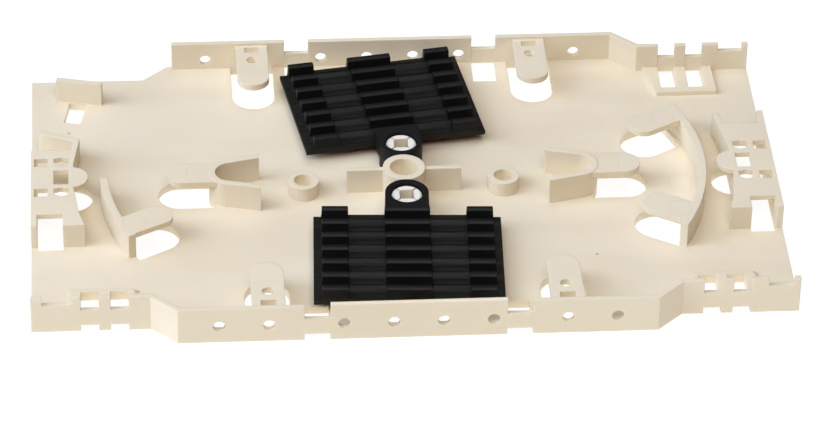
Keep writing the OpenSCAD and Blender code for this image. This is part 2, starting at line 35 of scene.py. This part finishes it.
# Camera: a long lens at the front of the tray, a little to the left of its middle, looking
# down at about 37 degrees. It leans by one degree, as on a tripod levelled by hand.
camera_tilt, camera_lean, camera_turn = 53.268, -1.008, -3.887
camera_data = bpy.data.cameras.new("camera")
camera_data.sensor_width = 36
camera_data.lens = 190.14
camera_data.clip_start = 0.05
camera_data.clip_end = 20
camera = bpy.data.objects.new("camera", camera_data)
camera.location = (-0.05859, -0.73907, 0.54935)
camera.rotation_euler = [math.radians(angle) for angle in (camera_tilt, camera_lean, camera_turn)]
bpy.context.scene.collection.objects.link(camera)
bpy.context.scene.camera = camera
bpy.context.scene.view_settings.view_transform = "Standard"

# Tray: one injection moulding in ivory ABS with a satin skin and softly rounded edges. It has
# faint clouds and flow marks, rings left by the mould's pins, four small dark spots, two of which
# are painted shadow at the ends of the front pads, and snap heads that went white when their
# fingers were bent in to take the rings of the holders.
ivory_dark, ivory_pale = (0.790, 0.695, 0.505), (0.825, 0.738, 0.552)
flow_mark_tint, flow_mark_amount, flow_mark_shine = (0.775, 0.665, 0.465), 0.30, 0.05
pin_ring_tint, pin_ring_amount = (0.600, 0.500, 0.350), 0.12
# Tint of the small dark spots, two of which are painted shadow at the front pads' ends.
spot_and_shadow_tint, spot_and_shadow_amount = (0.200, 0.150, 0.090), 0.50
bent_tint = (0.880, 0.835, 0.740)
ivory_sheen, sheen_range = 0.40, 0.20
edge_radius = 0.00018
grain_depth = 0.0001

tab_face = (0.0070, 0.0080)  # heights between which the upper face of a tab lies
floor_face = (0.0010, 0.0020)
fin_tab_pin, arc_tab_pin = (0.0436, 0.0004), (0.0573, 0.0163)  # repeated in all four quarters
right_floor_pin = (0.0594, 0.0010)
pin_radius = 0.0024
pin_rim, pin_rim_fade = 0.00004, 0.00022
# Dark spots: the two at (-0.0570, -0.0328) and (0.0710, -0.0325), at the corners of the front pads,
# are painted shadow of the pads' ends; the other two are small dark spots.
spots_and_pad_shadows_at = [(-0.0710, 0.0237), (-0.0570, -0.0328), (0.0710, -0.0325), (0.0390, -0.0243)]
dark_spot_radius, dark_spot_fade = 0.00015, 0.00050

post_y = 0.0092
snap_head_reach = 0.0038
snap_hollow_half = 0.00153
ring_bottom = 0.0056


class Plastic:
    """A moulded plastic, with the steps that its pattern is built from."""

    def __init__(self, name, gloss):
        self.material = bpy.data.materials.new(name)
        self.material.use_nodes = True
        self.tree = self.material.node_tree
        self.skin = self.tree.nodes["Principled BSDF"]
        self.skin.inputs["IOR"].default_value = 1.5
        self.skin.inputs["Specular IOR Level"].default_value = gloss
        self.place = self.step("ShaderNodeTexCoord").outputs["Object"]
        sides = self.step("ShaderNodeSeparateXYZ", {"Vector": self.place})
        self.x, self.y, self.height = sides.outputs

    def step(self, kind, inputs=None, **settings):
        new = self.tree.nodes.new(kind)
        new.location = (200 * len(self.tree.nodes), 300)
        for name, value in settings.items():
            setattr(new, name, value)
        for name, value in (inputs or {}).items():
            if isinstance(value, bpy.types.NodeSocket):
                self.tree.links.new(value, new.inputs[name])
            else:
                new.inputs[name].default_value = value
        return new

    def maths(self, operation, *values):
        return self.step("ShaderNodeMath", dict(enumerate(values)), operation=operation).outputs[0]

    def fade(self, value, full_at, none_at):
        return self.step("ShaderNodeMapRange",
                         {"Value": value, "From Min": full_at, "From Max": none_at,
                          "To Min": 1.0, "To Max": 0.0},
                         interpolation_type="SMOOTHSTEP").outputs["Result"]

    def distance(self, vector, spot):
        return self.step("ShaderNodeVectorMath", {0: vector, 1: (*spot, 0)},
                         operation="DISTANCE").outputs["Value"]

    def noise(self, vector, scale, detail):
        return self.step("ShaderNodeTexNoise",
                         {"Vector": vector, "Scale": scale, "Detail": detail}).outputs["Fac"]

    def ramp(self, value, low, low_colour, high, high_colour):
        new = self.step("ShaderNodeValToRGB", {"Fac": value})
        stops = zip(new.color_ramp.elements, (low, high), (low_colour, high_colour))
        for stop, position, colour in stops:
            stop.position = position
            stop.color = (*colour, 1)
        return new.outputs["Color"]

    def tint(self, below, amount, colour):
        return self.step("ShaderNodeMix", {0: amount, 6: below, 7: (*colour, 1)},
                         data_type="RGBA").outputs[2]

    def rounded_edges(self):
        return self.step("ShaderNodeBevel", {"Radius": edge_radius}, samples=6).outputs["Normal"]

    def bump(self, height, below, strength, depth, invert=False):
        return self.step("ShaderNodeBump",
                         {"Height": height, "Normal": below,
                          "Strength": strength, "Distance": depth},
                         invert=invert).outputs["Normal"]

    def finish(self, colour, roughness, normal):
        for name, value in (("Base Color", colour), ("Roughness", roughness), ("Normal", normal)):
            self.tree.links.new(value, self.skin.inputs[name])

    def put_on(self, name):
        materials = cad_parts[name].data.materials
        materials.clear()
        materials.append(self.material)


ivory = Plastic("ivory_plastic", gloss=0.40)
ivory.skin.inputs["Subsurface Weight"].default_value = 0.25
ivory.skin.inputs["Subsurface Radius"].default_value = (1.0, 0.65, 0.35)
ivory.skin.inputs["Subsurface Scale"].default_value = 0.0015

clouds = ivory.noise(ivory.place, scale=26, detail=3)
colour = ivory.ramp(clouds, 0.30, ivory_dark, 0.70, ivory_pale)
stretched = ivory.step("ShaderNodeMapping", {"Vector": ivory.place, "Scale": (18, 120, 60)})
flow = ivory.noise(stretched.outputs["Vector"], scale=1.0, detail=2)
flow_marks = ivory.fade(flow, full_at=0.36, none_at=0.52)
colour = ivory.tint(colour, ivory.maths("MULTIPLY", flow_marks, flow_mark_amount), flow_mark_tint)

across = ivory.maths("ABSOLUTE", ivory.x)
along = ivory.maths("ABSOLUTE", ivory.y)
quarter = ivory.step("ShaderNodeCombineXYZ", {"X": across, "Y": along}).outputs["Vector"]
plan = ivory.step("ShaderNodeCombineXYZ", {"X": ivory.x, "Y": ivory.y}).outputs["Vector"]
pin_rings = 0.0
for pin, (low, high) in ((fin_tab_pin, tab_face), (arc_tab_pin, tab_face),
                         (right_floor_pin, floor_face)):
    off_rim = ivory.maths("SUBTRACT", ivory.distance(quarter, pin), pin_radius)
    pin_ring = ivory.fade(ivory.maths("ABSOLUTE", off_rim), pin_rim, pin_rim_fade)
    pin_ring = ivory.maths("MULTIPLY", pin_ring, ivory.maths("GREATER_THAN", ivory.height, low))
    pin_ring = ivory.maths("MULTIPLY", pin_ring, ivory.maths("LESS_THAN", ivory.height, high))
    if pin == right_floor_pin:
        pin_ring = ivory.maths("MULTIPLY", pin_ring, ivory.maths("GREATER_THAN", ivory.x, 0.0))
    pin_rings = ivory.maths("ADD", pin_rings, pin_ring)
# Painted shadow and dark spots: two of these spots stand in for the shadow at the front pads' ends.
spots_and_painted_shadows = 0.0
for spot in spots_and_pad_shadows_at:
    dark_spot = ivory.fade(ivory.distance(plan, spot), dark_spot_radius, dark_spot_fade)
    spots_and_painted_shadows = ivory.maths("ADD", spots_and_painted_shadows, dark_spot)
colour = ivory.tint(colour, ivory.maths("MULTIPLY", pin_rings, pin_ring_amount), pin_ring_tint)
colour = ivory.tint(colour, ivory.maths("MULTIPLY", spots_and_painted_shadows, spot_and_shadow_amount), spot_and_shadow_tint)

on_head = ivory.maths("LESS_THAN", ivory.distance(quarter, (0.0, post_y)), snap_head_reach)
beside_post = ivory.maths("ABSOLUTE", ivory.maths("SUBTRACT", along, post_y))
from_middle = ivory.maths("MAXIMUM", across, beside_post)
past_hollow = ivory.maths("GREATER_THAN", from_middle, snap_hollow_half)
bent = ivory.maths("MULTIPLY", on_head, past_hollow)
bent = ivory.maths("MULTIPLY", bent, ivory.maths("GREATER_THAN", ivory.height, ring_bottom))
crazing = ivory.noise(ivory.place, scale=900, detail=3)
crazing = ivory.ramp(crazing, 0.35, (0.75, 0.75, 0.75), 0.60, (1, 1, 1))
colour = ivory.tint(colour, ivory.maths("MULTIPLY", bent, crazing), bent_tint)

sheen = ivory.noise(ivory.place, scale=160, detail=4)
roughness = ivory.maths("MULTIPLY_ADD", sheen, sheen_range, ivory_sheen)
roughness = ivory.maths("SUBTRACT", roughness, ivory.maths("MULTIPLY", flow_marks, flow_mark_shine))
ring_and_spot_bumps = ivory.maths("ADD", pin_rings, spots_and_painted_shadows)
normal = ivory.rounded_edges()
normal = ivory.bump(ring_and_spot_bumps, normal, strength=0.25, depth=grain_depth, invert=True)
grain = ivory.noise(ivory.place, scale=2600, detail=2)
normal = ivory.bump(grain, normal, strength=0.08, depth=grain_depth)
ivory.finish(colour, roughness, normal)
ivory.put_on("tray")

# Splice holders: two black ABS combs with a dull, finely pitted skin, and streaks along the
# rows of their plates. The tops of their teeth carry a painted highlight, a greyer tint broken up
# by noise.
# The ring of each is snapped over one of the tray's posts.
black_dark, black_pale = (0.0042, 0.0040, 0.0033), (0.0064, 0.0061, 0.0050)
black_sheen = 0.46
# Painted highlight on the tops of the teeth: its grey tint and how much of it is laid on.
top_highlight_tint, top_highlight_amount = (0.014, 0.014, 0.015), 0.3
dusty_tint = (0.0108, 0.0101, 0.0066)
tooth_top, below_top_highlight = 0.0081, 0.0074
plate_top, above_plate = 0.0054, 0.0058
streak_size = (0.014, 0.0009, 0.0030)
streak_depth = 0.00025
resting_turns = (("rear_splice_holder", 9), ("front_splice_holder", -2.65))
for name, resting_turn in resting_turns:
    black = Plastic(name.replace("splice_holder", "holder_black"), gloss=0.24)
    clouds = black.noise(black.place, scale=120, detail=3)
    colour = black.ramp(clouds, 0.35, black_dark, 0.70, black_pale)
    # Painted highlight: the tooth tops, above 7.4 mm, turn greyer, broken up by noise.
    highlit_tops = black.fade(black.height, tooth_top, below_top_highlight)
    highlight_noise = black.noise(black.place, scale=700, detail=4)
    painted_top_highlight = black.maths("MULTIPLY", highlit_tops, highlight_noise)
    colour = black.tint(colour, black.maths("MULTIPLY", painted_top_highlight, top_highlight_amount), top_highlight_tint)
    along_rows = black.step("ShaderNodeMapping",
                            {"Vector": black.place, "Scale": streak_size,
                             "Rotation": (0, 0, math.radians(resting_turn))},
                            vector_type="TEXTURE").outputs["Vector"]
    streaks = black.noise(along_rows, scale=1.0, detail=3)
    plate = black.fade(black.height, plate_top, above_plate)
    pale_streaks = black.fade(streaks, full_at=0.62, none_at=0.36)
    dusty = black.maths("MULTIPLY", plate, pale_streaks)
    colour = black.tint(colour, dusty, dusty_tint)
    sheen = black.noise(black.place, scale=300, detail=4)
    roughness = black.maths("MULTIPLY_ADD", sheen, sheen_range, black_sheen)
    plate_streaks = black.maths("MULTIPLY", plate, streaks)
    normal = black.bump(plate_streaks, black.rounded_edges(), strength=0.6, depth=streak_depth)
    pits = black.noise(black.place, scale=1900, detail=3)
    normal = black.bump(pits, normal, strength=0.15, depth=grain_depth)
    black.finish(colour, roughness, normal)
    black.put_on(name)

# Table: a plain white sheet that runs well past the view, lit from below like a light table
# so that it stays white in the windows of the tray.
table_size = 6
table_gap = 0.0002
bpy.ops.object.select_all(action="DESELECT")
bpy.ops.mesh.primitive_plane_add(size=table_size, location=(0, 0, cad_low[2] - table_gap))
table = bpy.context.object
table.name = "table"
paper = bpy.data.materials.new("white_paper")
paper.use_nodes = True
skin = paper.node_tree.nodes["Principled BSDF"]
skin.inputs["Base Color"].default_value = (0.25, 0.25, 0.25, 1)
skin.inputs["Roughness"].default_value = 0.9
skin.inputs["Specular IOR Level"].default_value = 0.1
skin.inputs["Emission Color"].default_value = (1, 1, 1, 1)
skin.inputs["Emission Strength"].default_value = 0.85
table.data.materials.append(paper)


# Studio light: two soft boxes at the left and a little in front throw the soft shadows, one
# stands high behind the camera, one overhead, and a weak warm one fills in from the right.
# The room around them is nearly dark.
def soft_box(name, at, size, power, colour):
    data = bpy.data.lights.new(name, "AREA")
    data.shape = "RECTANGLE"
    data.size, data.size_y = size
    data.energy = power
    data.color = colour
    box = bpy.data.objects.new(name, data)
    box.location = at
    box.rotation_euler = Vector(at).to_track_quat("Z", "Y").to_euler()
    bpy.context.scene.collection.objects.link(box)


soft_box("high_left_box", at=(-0.80, -0.35, 1.12), size=(0.8, 0.8),
         power=6.9, colour=(0.84, 1.0, 1.22))
soft_box("low_left_box", at=(-1.20, -0.20, 0.66), size=(0.8, 0.8),
         power=9.2, colour=(0.94, 1.0, 1.34))
soft_box("front_box", at=(-0.02, -0.90, 1.30), size=(1.0, 0.8),
         power=10.6, colour=(1.06, 1.01, 1.02))
soft_box("overhead_box", at=(0.14, 0.50, 1.52), size=(1.0, 0.8),
         power=5.9, colour=(0.98, 1.02, 1.08))
soft_box("right_box", at=(1.12, -0.40, 0.80), size=(0.8, 0.8),
         power=0.4, colour=(1.6, 0.7, 0.3))
room = bpy.data.worlds.new("surround")
room.use_nodes = True
room.node_tree.nodes["Background"].inputs["Color"].default_value = (1.0, 0.92, 0.80, 1)
room.node_tree.nodes["Background"].inputs["Strength"].default_value = 0.01
bpy.context.scene.world = room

◇ ◇ ◇ ◇

Exact duplication is required for the lines above, from the line that contains "materials = cad_parts[name].data.materials" to the line that contains "flow_marks, flow_mark_amount), flow_mark_tint)", inclusive; omit all others.

        materials = cad_parts[name].data.materials
        materials.clear()
        materials.append(self.material)


ivory = Plastic("ivory_plastic", gloss=0.40)
ivory.skin.inputs["Subsurface Weight"].default_value = 0.25
ivory.skin.inputs["Subsurface Radius"].default_value = (1.0, 0.65, 0.35)
ivory.skin.inputs["Subsurface Scale"].default_value = 0.0015

clouds = ivory.noise(ivory.place, scale=26, detail=3)
colour = ivory.ramp(clouds, 0.30, ivory_dark, 0.70, ivory_pale)
stretched = ivory.step("ShaderNodeMapping", {"Vector": ivory.place, "Scale": (18, 120, 60)})
flow = ivory.noise(stretched.outputs["Vector"], scale=1.0, detail=2)
flow_marks = ivory.fade(flow, full_at=0.36, none_at=0.52)
colour = ivory.tint(colour, ivory.maths("MULTIPLY", flow_marks, flow_mark_amount), flow_mark_tint)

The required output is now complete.